Goethe y su inseparable
Kniep en Sicilia llegan ante una fuente. El
vetturino (la persona
chi guida cavalli o muli per trasportare merci o persone) saca su bota, que todavía está casi llena, y la completa con agua. Los viajeros, con la típica curiosidad germánica (
mit wahrhaft deutschem Erstaunen, en cita textual goethiana) le preguntan por qué hace eso. El hombre, imagino que mirando a los viajeros con paciencia infinita, le da dos razones inapelables: primero, porque nadie bebe el vino puro y, segundo, porque no se sabe cuándo encontrarán agua de nuevo. Sin posiblidad de apelación. Los dos ilustrados prohombres se miran incrédulos. El genio anota en su diario de viaje en un día como hoy pero de 1787:
tuvimos que aceptar este hábito como si de una costumbre nupcial del Oriente antiguo se tratara (
indessen war das Fäßchen gefüllt, und wir mußten uns diesen altorientalischen Hochzeitsgebrauch gefallen lassen).

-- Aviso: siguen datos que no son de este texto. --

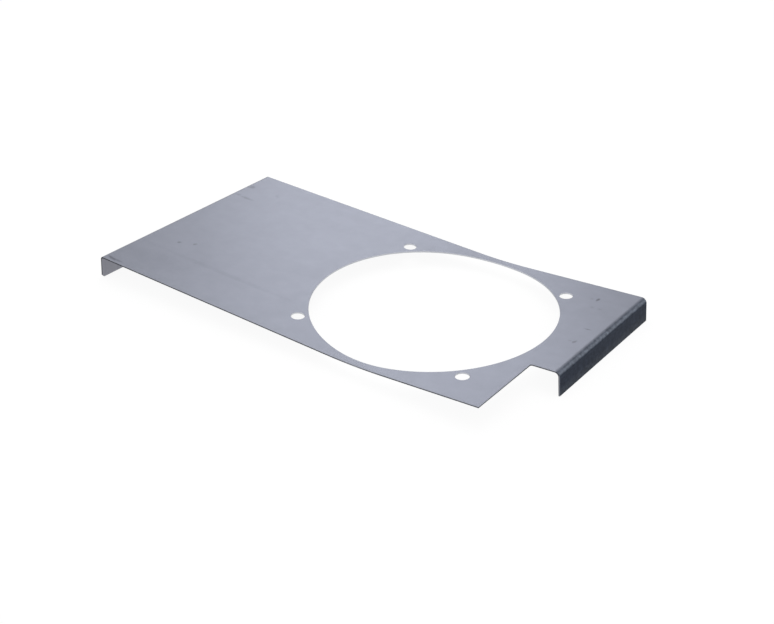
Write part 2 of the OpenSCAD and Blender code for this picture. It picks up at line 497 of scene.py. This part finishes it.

Esta anécdota y su resultado me recuerdan a las conclusiones de
Edward Said en su
Orientalismo. Efectivamente, el ser humano difícilmente puede quitarse las anteojeras culturales cuando trata de comprender otros comportamientos a los que nos está acostumbrado, sean los de una tribu africana o los de un campesino italiano. Y aplicará las estructuras mentales que le son propias a cualquier situación que se le presente. Claro que sólo la agudeza de
Goethe puede regalarnos una comparación como esta. De algún modo, este pensamiento está relacionado con el comentario que
Rilke le envía a la condesa Manon zu Solms-Laubach:
España es una cosa más para admirar que para ver (no conozco el original alemán). No se debe intentar comprender a la gente del sur (lo que se entiende aquí por ver), sólo dejarse llevar por su incongruencia (o sea, admirar). A lo mejor pensamos que en la hora del turismo sin fronteras y de las redes de redes esto ha cambiado mucho pero yo creo que estamos en las mismas.